St. John Paul II Parish uses the Catholic context of Alpha, which started as a Protestant tool but created an additional version several years ago to embrace Catholic teaching.

“We like [catechetical] programs … that speak of Catholic teaching as true, good, beautiful and helpful, because God loves us and wants us to be happy,” said Ken Ogorek, archdiocesan director of catechesis. “We like resources that are clear about the relationship between sacred tradition, sacred Scripture and the magisterium. These all have a role to play in ensuring that it’s Jesus we’re encountering and not someone else.

“When Alpha Catholic Context is led by a parish leader well-formed in the faith, it can provide new growth in helping a parish embrace the fullness of the faith.”

After offering several sessions of Alpha since 2019, Stammerman sees it as “very much a Catholic program. It focuses on sharing the Gospel message—that’s what we as Catholics are called to do.”

St. Susanna Parish in Plainfield has also used Alpha Catholic Context for almost 10 sessions since 2018.

“It’s kerygmatic—it’s the basics of Christianity,” said Jeff McQueen, Alpha director at St. Susanna.

Among the weekly themes he listed are such topics as “Who is Jesus?” “Why Did Jesus Die?” “Why and How Should I Read the Bible?” and “Why and How Should I Tell Others About Jesus?”

“Alpha is for everyone from the unchurched to the Catholic not going to Mass to the Catholic in the pew,” McQueen explained.

“I went through a conveyer belt of sacraments,” he admitted. “I was told I had to go to confession, I went to church every day in school, was in fourth grade when I was confirmed. I got married in the Catholic Church.

“But sometimes you don’t get a chance to build a relationship with Jesus. You know about him, but you don’t know him. People who go through Alpha tell me they feel like they know Jesus.”

Stammerman agrees with the value of Alpha for all, from the unchurched to the active Catholic.

“I’ve been involved in Catholic ministry for 30 years, and I still grew spiritually from Alpha,” she said.

“I would say the people who have gone through it and come back [to serve] on the [Alpha] team, there’s an energy. The Holy Spirit is alive in the parish—there’s an excitement.”

One component that Stammerman said separates Alpha from other catechetical programs is its formation of leaders.

“When you complete Alpha, you’re invited to come back to serve on the team for the next session. You get to work on a couple of teams, but then you have to move on. We’re always incorporating different teams. So Alpha cultivates more people with different talents and gifts.”

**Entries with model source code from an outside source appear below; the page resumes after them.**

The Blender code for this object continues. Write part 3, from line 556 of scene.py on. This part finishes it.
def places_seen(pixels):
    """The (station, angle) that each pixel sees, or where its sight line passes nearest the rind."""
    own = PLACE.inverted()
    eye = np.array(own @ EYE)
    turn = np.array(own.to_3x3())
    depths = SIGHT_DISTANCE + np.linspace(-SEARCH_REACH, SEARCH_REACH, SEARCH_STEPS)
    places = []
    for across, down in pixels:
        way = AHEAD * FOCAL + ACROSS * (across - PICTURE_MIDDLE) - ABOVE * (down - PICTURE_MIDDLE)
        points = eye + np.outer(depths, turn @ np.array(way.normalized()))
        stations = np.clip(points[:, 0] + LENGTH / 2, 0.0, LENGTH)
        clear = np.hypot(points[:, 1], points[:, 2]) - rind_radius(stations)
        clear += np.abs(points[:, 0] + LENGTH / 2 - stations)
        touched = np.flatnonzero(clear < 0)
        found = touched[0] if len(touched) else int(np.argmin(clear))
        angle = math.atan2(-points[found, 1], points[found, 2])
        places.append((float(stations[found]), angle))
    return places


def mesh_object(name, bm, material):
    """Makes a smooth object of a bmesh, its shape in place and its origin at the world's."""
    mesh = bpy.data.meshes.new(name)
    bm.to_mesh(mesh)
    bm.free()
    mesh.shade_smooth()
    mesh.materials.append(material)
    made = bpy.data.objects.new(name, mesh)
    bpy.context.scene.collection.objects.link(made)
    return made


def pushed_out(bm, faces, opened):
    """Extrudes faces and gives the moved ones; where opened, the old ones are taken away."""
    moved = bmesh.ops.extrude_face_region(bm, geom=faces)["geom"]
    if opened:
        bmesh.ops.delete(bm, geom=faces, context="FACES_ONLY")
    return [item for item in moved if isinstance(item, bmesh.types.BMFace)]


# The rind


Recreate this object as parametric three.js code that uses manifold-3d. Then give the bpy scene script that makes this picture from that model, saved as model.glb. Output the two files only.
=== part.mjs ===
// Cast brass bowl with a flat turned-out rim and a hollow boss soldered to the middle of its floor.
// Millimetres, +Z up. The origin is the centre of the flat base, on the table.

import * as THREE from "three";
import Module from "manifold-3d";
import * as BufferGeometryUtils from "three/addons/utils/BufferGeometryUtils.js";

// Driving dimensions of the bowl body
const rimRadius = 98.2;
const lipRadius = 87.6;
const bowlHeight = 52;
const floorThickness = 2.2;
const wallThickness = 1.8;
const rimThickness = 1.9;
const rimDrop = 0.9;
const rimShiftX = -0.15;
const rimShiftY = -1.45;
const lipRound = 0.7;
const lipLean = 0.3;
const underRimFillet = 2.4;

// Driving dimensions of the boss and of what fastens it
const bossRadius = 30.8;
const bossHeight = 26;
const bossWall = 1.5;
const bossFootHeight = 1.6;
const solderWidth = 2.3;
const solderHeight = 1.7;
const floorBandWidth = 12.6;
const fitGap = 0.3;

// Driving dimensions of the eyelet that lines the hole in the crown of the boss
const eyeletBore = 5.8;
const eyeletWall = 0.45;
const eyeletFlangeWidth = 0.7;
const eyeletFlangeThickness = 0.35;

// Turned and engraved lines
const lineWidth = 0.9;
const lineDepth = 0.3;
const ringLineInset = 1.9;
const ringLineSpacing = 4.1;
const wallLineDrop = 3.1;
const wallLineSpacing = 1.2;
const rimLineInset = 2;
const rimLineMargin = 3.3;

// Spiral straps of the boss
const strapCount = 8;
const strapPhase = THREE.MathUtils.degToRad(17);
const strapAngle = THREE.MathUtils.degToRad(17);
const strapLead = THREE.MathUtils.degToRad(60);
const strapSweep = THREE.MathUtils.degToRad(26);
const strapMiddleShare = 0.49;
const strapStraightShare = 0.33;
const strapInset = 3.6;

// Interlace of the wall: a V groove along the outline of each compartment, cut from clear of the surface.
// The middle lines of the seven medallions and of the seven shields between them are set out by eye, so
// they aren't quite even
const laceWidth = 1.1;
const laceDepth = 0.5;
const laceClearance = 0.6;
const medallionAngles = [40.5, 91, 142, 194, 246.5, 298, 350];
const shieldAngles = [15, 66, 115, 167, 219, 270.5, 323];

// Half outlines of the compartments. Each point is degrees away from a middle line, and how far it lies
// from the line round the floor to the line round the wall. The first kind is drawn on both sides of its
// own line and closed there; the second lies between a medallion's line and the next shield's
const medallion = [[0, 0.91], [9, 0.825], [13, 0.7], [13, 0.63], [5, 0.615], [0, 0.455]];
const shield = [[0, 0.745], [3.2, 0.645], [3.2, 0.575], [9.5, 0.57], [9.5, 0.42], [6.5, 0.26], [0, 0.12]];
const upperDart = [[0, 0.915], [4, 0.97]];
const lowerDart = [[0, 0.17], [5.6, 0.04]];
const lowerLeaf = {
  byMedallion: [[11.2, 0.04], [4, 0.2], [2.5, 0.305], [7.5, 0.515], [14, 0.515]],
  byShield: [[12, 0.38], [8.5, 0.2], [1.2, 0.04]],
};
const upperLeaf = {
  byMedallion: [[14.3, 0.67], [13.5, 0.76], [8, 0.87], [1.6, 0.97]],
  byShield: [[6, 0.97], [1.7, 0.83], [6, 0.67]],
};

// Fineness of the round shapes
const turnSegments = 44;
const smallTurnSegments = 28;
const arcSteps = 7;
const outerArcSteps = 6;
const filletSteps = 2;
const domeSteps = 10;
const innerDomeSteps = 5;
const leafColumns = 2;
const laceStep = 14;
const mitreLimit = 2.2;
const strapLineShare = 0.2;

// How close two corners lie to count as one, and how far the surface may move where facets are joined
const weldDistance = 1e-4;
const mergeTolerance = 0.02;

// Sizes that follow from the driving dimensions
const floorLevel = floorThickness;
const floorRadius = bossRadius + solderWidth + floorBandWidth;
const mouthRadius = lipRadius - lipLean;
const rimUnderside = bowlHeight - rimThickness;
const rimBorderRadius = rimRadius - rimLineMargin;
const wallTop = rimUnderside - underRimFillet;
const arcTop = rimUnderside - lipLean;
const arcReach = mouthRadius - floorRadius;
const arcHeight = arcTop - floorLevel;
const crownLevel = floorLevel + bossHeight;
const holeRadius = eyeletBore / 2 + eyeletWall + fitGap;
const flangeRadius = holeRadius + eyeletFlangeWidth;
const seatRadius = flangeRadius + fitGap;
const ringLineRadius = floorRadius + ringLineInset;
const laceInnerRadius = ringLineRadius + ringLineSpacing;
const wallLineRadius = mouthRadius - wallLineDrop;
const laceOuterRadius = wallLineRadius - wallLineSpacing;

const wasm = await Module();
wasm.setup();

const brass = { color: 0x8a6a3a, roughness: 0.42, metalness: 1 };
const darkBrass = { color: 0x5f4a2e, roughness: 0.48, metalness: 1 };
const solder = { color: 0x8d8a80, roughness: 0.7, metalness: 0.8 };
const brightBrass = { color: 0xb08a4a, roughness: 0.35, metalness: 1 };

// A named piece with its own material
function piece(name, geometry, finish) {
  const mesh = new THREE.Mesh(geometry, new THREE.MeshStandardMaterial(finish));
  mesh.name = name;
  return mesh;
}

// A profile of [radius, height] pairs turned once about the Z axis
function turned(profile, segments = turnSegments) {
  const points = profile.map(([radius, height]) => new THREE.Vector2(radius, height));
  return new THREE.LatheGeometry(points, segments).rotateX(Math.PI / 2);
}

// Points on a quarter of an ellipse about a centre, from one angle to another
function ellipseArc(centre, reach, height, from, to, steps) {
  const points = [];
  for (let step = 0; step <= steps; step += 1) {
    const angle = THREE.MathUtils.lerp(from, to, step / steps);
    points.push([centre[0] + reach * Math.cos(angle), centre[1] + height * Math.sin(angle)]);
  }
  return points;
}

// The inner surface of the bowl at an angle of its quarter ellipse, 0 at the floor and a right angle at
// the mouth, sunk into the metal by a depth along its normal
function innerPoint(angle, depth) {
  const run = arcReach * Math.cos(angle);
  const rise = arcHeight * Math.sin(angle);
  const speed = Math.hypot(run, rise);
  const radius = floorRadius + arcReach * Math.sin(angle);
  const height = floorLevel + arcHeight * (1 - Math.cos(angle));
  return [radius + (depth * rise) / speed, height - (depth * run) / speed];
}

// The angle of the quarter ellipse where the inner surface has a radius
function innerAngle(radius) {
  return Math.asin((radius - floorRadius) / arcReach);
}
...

At St. Susanna, said McQueen, “What we really try to do is go from Alpha to connect participants with groups or ministries in the parish, and then they become disciples and go out and make their own disciples.”

Alpha Catholic Context is one of several catechetical programs used at parishes in central and southern Indiana, including Discipleship Quads, small group Bible studies and faith sharing groups, Christ Life and Evangelical Catholic.

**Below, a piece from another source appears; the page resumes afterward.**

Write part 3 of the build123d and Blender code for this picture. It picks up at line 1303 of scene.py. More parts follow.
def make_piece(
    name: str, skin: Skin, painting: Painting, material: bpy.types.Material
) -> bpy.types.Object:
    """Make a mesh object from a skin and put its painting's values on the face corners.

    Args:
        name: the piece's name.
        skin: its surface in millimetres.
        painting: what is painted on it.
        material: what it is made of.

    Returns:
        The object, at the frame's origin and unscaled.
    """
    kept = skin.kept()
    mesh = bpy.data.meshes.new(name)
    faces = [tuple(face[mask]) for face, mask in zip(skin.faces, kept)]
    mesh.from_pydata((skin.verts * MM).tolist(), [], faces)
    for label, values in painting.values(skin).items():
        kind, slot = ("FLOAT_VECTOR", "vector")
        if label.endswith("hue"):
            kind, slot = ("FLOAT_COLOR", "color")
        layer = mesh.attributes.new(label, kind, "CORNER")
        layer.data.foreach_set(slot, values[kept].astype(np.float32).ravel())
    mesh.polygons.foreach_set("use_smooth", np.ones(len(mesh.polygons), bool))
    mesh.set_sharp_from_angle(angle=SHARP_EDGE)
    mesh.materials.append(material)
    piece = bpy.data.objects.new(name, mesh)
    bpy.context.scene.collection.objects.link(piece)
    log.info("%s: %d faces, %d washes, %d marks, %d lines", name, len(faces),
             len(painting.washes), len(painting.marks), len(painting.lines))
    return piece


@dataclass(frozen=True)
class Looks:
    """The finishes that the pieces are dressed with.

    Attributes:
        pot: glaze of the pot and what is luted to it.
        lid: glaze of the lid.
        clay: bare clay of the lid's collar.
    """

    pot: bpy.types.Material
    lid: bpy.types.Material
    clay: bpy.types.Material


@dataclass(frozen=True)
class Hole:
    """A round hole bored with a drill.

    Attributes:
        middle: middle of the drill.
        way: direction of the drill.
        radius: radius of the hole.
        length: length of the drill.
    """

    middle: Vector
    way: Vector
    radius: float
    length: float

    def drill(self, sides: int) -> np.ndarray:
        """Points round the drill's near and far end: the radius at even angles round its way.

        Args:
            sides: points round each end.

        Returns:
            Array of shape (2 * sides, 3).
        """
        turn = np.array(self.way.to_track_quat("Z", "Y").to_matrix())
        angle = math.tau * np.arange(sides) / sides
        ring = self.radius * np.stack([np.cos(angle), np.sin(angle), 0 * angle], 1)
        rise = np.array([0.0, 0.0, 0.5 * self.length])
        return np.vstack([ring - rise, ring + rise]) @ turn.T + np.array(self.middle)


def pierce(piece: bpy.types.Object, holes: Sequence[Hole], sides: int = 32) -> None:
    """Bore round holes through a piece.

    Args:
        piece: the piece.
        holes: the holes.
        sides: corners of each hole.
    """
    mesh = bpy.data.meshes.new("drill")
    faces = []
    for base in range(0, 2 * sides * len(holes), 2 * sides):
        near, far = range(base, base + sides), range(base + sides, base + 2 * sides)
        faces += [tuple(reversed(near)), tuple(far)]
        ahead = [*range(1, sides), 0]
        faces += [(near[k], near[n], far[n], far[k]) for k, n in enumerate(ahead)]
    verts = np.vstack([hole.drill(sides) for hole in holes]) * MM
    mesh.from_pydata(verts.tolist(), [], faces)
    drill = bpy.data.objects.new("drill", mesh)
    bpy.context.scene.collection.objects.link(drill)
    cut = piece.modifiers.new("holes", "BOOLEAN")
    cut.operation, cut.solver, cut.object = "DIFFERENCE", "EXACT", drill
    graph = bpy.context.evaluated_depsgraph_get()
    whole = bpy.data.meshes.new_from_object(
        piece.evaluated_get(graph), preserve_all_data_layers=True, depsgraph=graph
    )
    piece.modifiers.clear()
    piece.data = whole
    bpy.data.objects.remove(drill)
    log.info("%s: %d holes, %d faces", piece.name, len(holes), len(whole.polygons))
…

“We’ll work with each of the 126 parishes in the archdiocese to see that they have the right fit” when choosing a catechetical program, said Sam Rasp, archdiocesan coordinator of evangelization and discipleship.

Stammerman has already found a way to incorporate the youths of St. John Paul II Parish utilizing Alpha Catholic Context for those preparing for confirmation.

“I’ve been a small group leader for confirmation the last four years,” she said. “This group [using Alpha] shares their faith so differently. Deeper, richer, relevant, meaningful. It’s been a good piece to see.”

Stammerman envisions “lots of ideas for Alpha down the road,” she said. “We definitely want to reach out to the community of Sellersburg. We’re developing a plan to start to go out and invite non-parishioners.

“You can run Alpha in prisons, nursing homes, we could start a group at IU [Indiana University] Southeast. You can have ‘date night’ Alpha—dinner, a movie and time to chat.

“Looking further down the road, we can tie Alpha with the confirmation piece as parents and youth do Alpha together. It can be a shared process where they’re given a tool to talk about it on the ride home. There’s a lot of potential for who we can reach in the future.”

McQueen enthusiastically called Alpha Catholic Context “an excellent tool or an experience for evangelization.

“I think we as Catholics are kind of scared of that word, and I think this is an easy entry into evangelizing, which we’re all called to do. Alpha is a great way to invite people back into the Church.”